The music for films often has to be tonal and easy to understand: is this a bore? “No, because there are so many styles to choose from. I personally have used things like sounds sampled on a computer. The function is what matters most, not the style,” Kantelinen replies.

“You have to decide whether you’re going to produce proper thematic music with Leitmotivs telling a parallel story of their own or whether to create an ambient, background mood as it were. I personally think it’s even more of a challenge to write music that is effective despite being more or less concealed.

“Minimalism has proved to be a useful style: it’s handy for pacing the cuts, and it’s easy to make static shimmering the same length as the narrative. The nature of the film decides the dramatic structure: whether it concentrates on individual moments or on creating a span that is only resolved at the end.”

Kantelinen does not subscribe to the view that directors are all complete thickheads when it comes to music. “They’re not necessarily very much aware of just what you can do with music. Maybe they’ve never had anything to do with a living composer. But when you suggest something, they all, without exception, get enthusiastic.”

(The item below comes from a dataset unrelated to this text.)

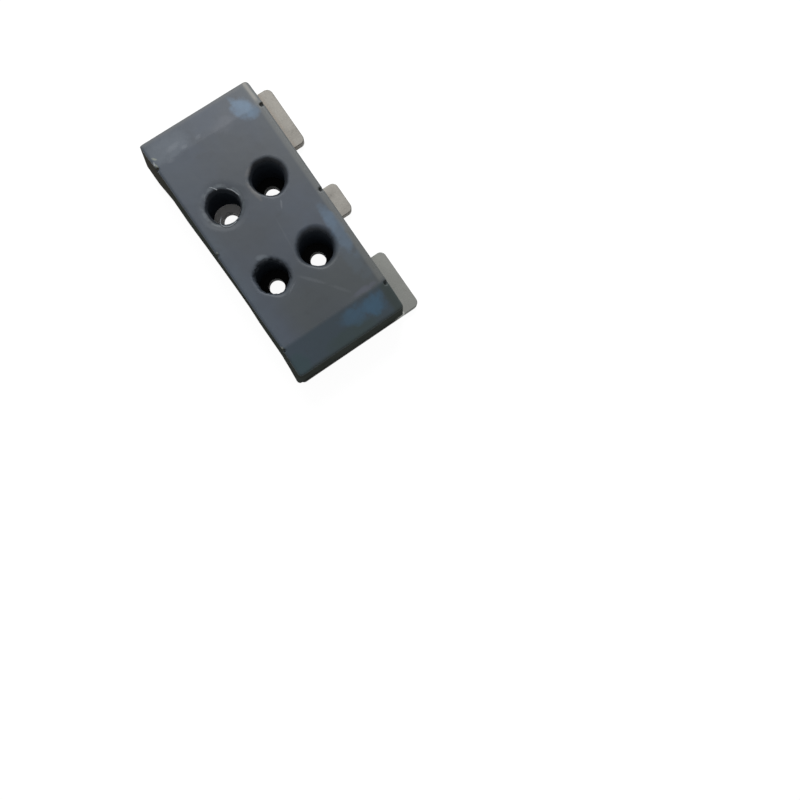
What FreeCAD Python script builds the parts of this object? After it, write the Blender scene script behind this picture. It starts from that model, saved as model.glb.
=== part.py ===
import FreeCAD, Part
import math
import os

# Paver track plate: a polyurethane tread pad moulded onto a flat steel plate. The steel
# stands out along one long side as three tabs, with a gap over each chain link between them.
# Sizes are in millimetres. X runs along the plate, across the machine's track, Y runs
# towards the tabs, and Z points up, away from the chain. The origin is the middle of the
# bolt pattern, on the plate's underside.

# Steel plate
plate_length = 300.0
plate_width = 139.0          # without the tabs
plate_thickness = 8.0
plate_offset = 4.0           # middle of the plate's width, from the bolt pattern towards the tabs
plate_corner_radius = 5.0
plate_edge_break = 0.8       # small bevel round the upper and lower edges

# Tabs: one at each end, flush with the plate's ends, and a short one in the middle
tab_reach = 20.0
end_tab_length = 74.5
middle_tab_length = 39.0
tab_corner_radius = 7.0
tab_root_radius = 4.0

# Bolt pattern
hole_spacing_length = 90.0
hole_spacing_width = 55.0
bolt_hole_diameter = 18.0

# Tread pad. Its far side is the long side away from the tabs, where it hangs over the plate.
pad_height = 42.0            # above the plate
pad_inset = 0.6              # ledge of steel left clear at the pad's ends and on the tab side
pad_overhang = 4.5           # how far the foot's corners stand out over the plate's far edge
end_draft = 1.0              # lean of the walls, in degrees
tab_side_draft = 3.5
far_side_draft = 10.0
pad_corner_radius = 5.0
pad_edge_radius = 3.0        # round all upper edges
ridge_radius = 10.0          # where the flat tread turns down into a bevel
bevel_length = 35.0          # from the plate's end to the ridge
bevel_drop = 7.0             # how much lower the pad's ends are than its tread

# Counterbores down through the pad to the plate, for bolt heads and a socket
counterbore_diameter = 36.5
mouth_width = 5.25           # how far the flared mouth spreads past the bore
mouth_depth = 6.5            # how deep the flare reaches
mouth_bulge = 0.25           # 0 makes the flare a full quarter round, 0.5 a straight cone

# Small notches in the pad's long upper edges, beside both ridges and near the middle
far_notch_width = 3.2
far_notch_inset = 1.2        # centre of the notch's round end, from the wall
tab_notch_width = 4.2
tab_notch_inset = 2.8
notch_depth = 5.0
ridge_notch_offset = 1.8     # along X, from the ridge
middle_notch_offset = -3.2


def rise(height, draft):
    """How far a leaning wall moves in over a height."""
    return height * math.tan(math.radians(draft))


# Places that follow from the sizes
half_length = plate_length / 2
plate_far_side = plate_offset - plate_width / 2
plate_tab_side = plate_offset + plate_width / 2
tab_tip = plate_tab_side + tab_reach
pad_top = plate_thickness + pad_height
pad_end_top = pad_top - bevel_drop
ridge_place = half_length - bevel_length
far_wall = plate_far_side - pad_overhang + rise(pad_height, far_side_draft)   # upper edges of the long walls
tab_wall = plate_tab_side - pad_inset - rise(pad_height, tab_side_draft)


def point(x, y, z=0.0):
    return FreeCAD.Vector(x, y, z)


def prism(corners, travel):
    """A straight-sided solid: a flat polygon carried along a vector."""
    outline = Part.makePolygon(corners + corners[:1])
    return Part.Face(outline).extrude(travel)


def bolt_places():
    """The four bolt axes, as X and Y."""
    return [(x * hole_spacing_length / 2, y * hole_spacing_width / 2) for x in (-1, 1) for y in (-1, 1)]


def upright(edge):
    """True for an edge that runs more up than along."""
    start, end = (vertex.Point for vertex in edge.Vertexes[:2])
    return abs(end.z - start.z) > 0.5 * start.distanceToPoint(end)


def steel_plate():
    """Flat plate cut to its outline, with three tabs and four bolt holes."""
    tab_edges = [
        (-half_length, end_tab_length - half_length),
        (-middle_tab_length / 2, middle_tab_length / 2),
        (half_length - end_tab_length, half_length),
    ]
    corners = [point(half_length, plate_far_side), point(-half_length, plate_far_side)]
    for start, end in tab_edges:
        if start > -half_length:
            corners.append(point(start, plate_tab_side))
        corners += [point(start, tab_tip), point(end, tab_tip)]
        if end < half_length:
            corners.append(point(end, plate_tab_side))
    plate = prism(corners, point(0, 0, plate_thickness))

    radii = {plate_far_side: plate_corner_radius, tab_tip: tab_corner_radius, plate_tab_side: tab_root_radius}
    for side, radius in radii.items():
        edges = [edge for edge in plate.Edges
                 if len(edge.Vertexes) == 2 and upright(edge) and abs(edge.CenterOfMass.y - side) < 0.001]
        plate = plate.makeFillet(radius, edges)

    rims = [edge for face in plate.Faces if abs(face.normalAt(0, 0).z) > 0.999 for edge in face.Edges]
    plate = plate.makeChamfer(plate_edge_break, rims)

    for x, y in bolt_places():
        hole = Part.makeCylinder(bolt_hole_diameter / 2, plate_thickness, point(x, y))
        plate = plate.cut(hole)
    return plate


def pad_block():
    """The pad's leaning walls and bevelled ends: its side view and its end view, each carried
    through the other."""
    foot_end = half_length - pad_inset
    upper_end = foot_end - rise(pad_end_top - plate_thickness, end_draft)
    side_view = [
        point(-foot_end, 0, plate_thickness),
        point(-upper_end, 0, pad_end_top),
        point(-ridge_place, 0, pad_top),
        point(ridge_place, 0, pad_top),
        point(upper_end, 0, pad_end_top),
        point(foot_end, 0, plate_thickness),
    ]
    far_foot = plate_far_side - pad_overhang
    tab_foot = plate_tab_side - pad_inset
    end_view = [
        point(0, far_foot, plate_thickness),
        point(0, far_wall, pad_top),
        point(0, tab_wall, pad_top),
        point(0, tab_foot, plate_thickness),
    ]
    along = prism([corner + point(0, far_foot) for corner in side_view], point(0, tab_foot - far_foot))
    ridges = [edge for edge in along.Edges
              if all(abs(abs(vertex.X) - ridge_place) < 0.001 for vertex in edge.Vertexes)
              and abs(edge.CenterOfMass.x) > ridge_place - 0.001]
    along = along.makeFillet(ridge_radius, ridges)
    across = prism([corner - point(half_length, 0) for corner in end_view], point(plate_length, 0))
    return along.common(across)


def middle(face):
    """The surface coordinates of a face's middle."""
    u0, u1, v0, v1 = face.ParameterRange
    return (u0 + u1) / 2, (v0 + v1) / 2


def upper_edges(block):
    """The edges that bound the tread, the ridges and the bevels together."""
    upper_faces = [face for face in block.Faces if face.normalAt(*middle(face)).z > 0.5]
    edges = [edge for face in upper_faces for edge in face.Edges]
    return [edge for edge in edges if sum(edge.isSame(other) for other in edges) == 1]


def edge_notch(x, wall, inward, width, inset):
    """A round-ended slot that opens through the wall."""
    radius = width / 2
    floor = pad_top - notch_depth
    centre = wall + inward * inset
    outside = wall - inward * notch_depth
    round_end = Part.makeCylinder(radius, notch_depth, point(x, centre, floor))
    low, high = sorted((centre, outside))
    throat = Part.makeBox(width, high - low, notch_depth, point(x - radius, low, floor))
    return round_end.fuse(throat)


def counterbore(x, y):
    """What one counterbore takes out of the pad: a straight bore that opens into a flared mouth."""
    radius = counterbore_diameter / 2
    rim = radius + mouth_width
    throat = pad_top - mouth_depth
    above = pad_top + mouth_depth
    bulge = point(radius + mouth_bulge * mouth_width, 0, pad_top - mouth_bulge * mouth_depth)
    flare = Part.BezierCurve()
    flare.setPoles([point(radius, 0, throat), bulge, point(rim, 0, pad_top)])
    straight = Part.makePolygon([
        point(rim, 0, pad_top),
        point(rim, 0, above),
        point(0, 0, above),
        point(0, 0, plate_thickness),
        point(radius, 0, plate_thickness),
        point(radius, 0, throat),
    ])
    profile = Part.Face(Part.Wire([flare.toShape()] + straight.Edges))
    bore = profile.revolve(point(0, 0), point(0, 0, 1), 360)
    return bore.translated(point(x, y))


def tread_pad():
    """Cast pad: leaning walls, bevelled ends, rounded edges, four counterbores and six notches."""
    pad = pad_block()
    corners = [edge for edge in pad.Edges if upright(edge)]
    pad = pad.makeFillet(pad_corner_radius, corners)
    pad = pad.makeFillet(pad_edge_radius, upper_edges(pad))

    for x, y in bolt_places():
        pad = pad.cut(counterbore(x, y))
    for x in (ridge_notch_offset - ridge_place, middle_notch_offset, ridge_notch_offset + ridge_place):
        pad = pad.cut(edge_notch(x, far_wall, 1, far_notch_width, far_notch_inset))
        pad = pad.cut(edge_notch(x, tab_wall, -1, tab_notch_width, tab_notch_inset))
    return pad


os.makedirs("parts", exist_ok=True)
for name, shape in (("steel_plate", steel_plate()), ("tread_pad", tread_pad())):
    solid = shape.Solids[0]
    print(f"{name}: {len(shape.Solids)} solid, valid {solid.isValid()}, {solid.Volume:.0f} mm3")
    solid.exportStep(f"parts/{name}.step")
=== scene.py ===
import math

import bmesh
import bpy
from mathutils import Matrix, Vector, noise
from mathutils.bvhtree import BVHTree


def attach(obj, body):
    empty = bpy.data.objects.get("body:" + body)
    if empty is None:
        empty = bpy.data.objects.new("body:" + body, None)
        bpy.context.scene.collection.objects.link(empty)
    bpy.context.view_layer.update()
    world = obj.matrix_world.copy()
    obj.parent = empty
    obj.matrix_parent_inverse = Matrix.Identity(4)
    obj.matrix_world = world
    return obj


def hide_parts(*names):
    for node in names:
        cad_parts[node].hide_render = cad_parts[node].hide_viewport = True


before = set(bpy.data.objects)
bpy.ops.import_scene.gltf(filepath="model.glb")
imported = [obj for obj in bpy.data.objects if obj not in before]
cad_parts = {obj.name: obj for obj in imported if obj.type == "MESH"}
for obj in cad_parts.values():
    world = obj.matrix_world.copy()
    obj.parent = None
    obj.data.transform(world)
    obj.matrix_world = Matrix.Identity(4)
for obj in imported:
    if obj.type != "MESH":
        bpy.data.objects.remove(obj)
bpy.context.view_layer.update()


# Steel plate. The flat carrier that bolts to the chain: rolled plate, flame cut to its outline
# with three tabs, and dulled to a warm light grey. It shows as the tabs and at the bottom of
# the counterbores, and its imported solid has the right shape, so only its finish is made here.

MM = 0.001
BOLT_X, BOLT_Y = 45, 27.5    # bolt axes, from the middle of their pattern, in mm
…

In most cases Kantelinen has been given whatever sort of orchestra he has asked for. “Though admittedly it usually means compromising over my own fee. But it’s a sacrifice worth making if the alternative is a synthesiser.

“One thing you just have to get used to in this job is that there are going to be cuts, and lots of them. I must admit it sometimes hurts when my music is chopped beyond recognition. But this can usually be got round by explaining, or by suggesting something else instead. You have to find yourself an idiom with a certain built-in economy so you can if necessary compose very quickly.”

 

Loss of innocence

Aki Kaurismäki is at the moment the best-known Finnish film director. In his films he has often made use of ready classical music, such as Tchaikovsky’s sixth symphony in Kauas pilvet karkaavat (Drifting Clouds) to depict what the characters are feeling. He has also worked with composer Anssi Tikanmäki, whose music plays a bigger-than-usual part in Kaurismäki’s most recent – silent! – film, Juha.

“I wanted to paint the Finnish mindscape and the way the characters’ minds worked by unaffected means” says Anssi Tikanmäki.

The story of Juha is based on the novel by Juhani Aho that also inspired the operas of the same name by Aarre Merikanto and Leevi Madetoja. It is a triangle involving Juha, his wife Marja and her seducer, Shemeikka. The themes of the film score by Anssi Tikanmäki are based on Finnish folk music, which he uses first to depict the time of innocence, purity and happiness. With the arrival of Shemeikka, who robs Marja of her peace of mind, Tikanmäki introduces gloomy tones and sampled sounds.

Tikanmäki says of his working process: “First I read the novel by Aho, and this inspired the basic themes. Intuition counted for a lot at this point. I then got Kaurismäki’s script and we began our dialogue. He threw out a few ideas that had occurred to him, but even so I had a completely free hand throughout. Then finally, when the demo tape was ready, we began timing the cuts.”

Although the music of Juha may sound simple, Tikanmäki insists that the seemingly simple and naive is the outcome of endless processing and deliberate calculation. “I wanted to paint the Finnish mindscape and the way the characters’ minds worked by unaffected means. The film was divided into 40 episodes, each of which had its own musical character.

“The pace changes when Marja begins to apply make-up in anticipation of Shemeikka’s return. From then onwards everything becomes more gloomy, the folk tunes in the major acquire a more momentous air. Marja and Shemeikka travel by taxi to the brothel to music I christened The Hades Ferryman. At the end the folk tune is played by a solo violin – the motif that first sprang to mind when I read the novel by Aho.”

Juha was premiered last year at the Berlin Film Festival, where the music acquired new dimensions when played by a live orchestra.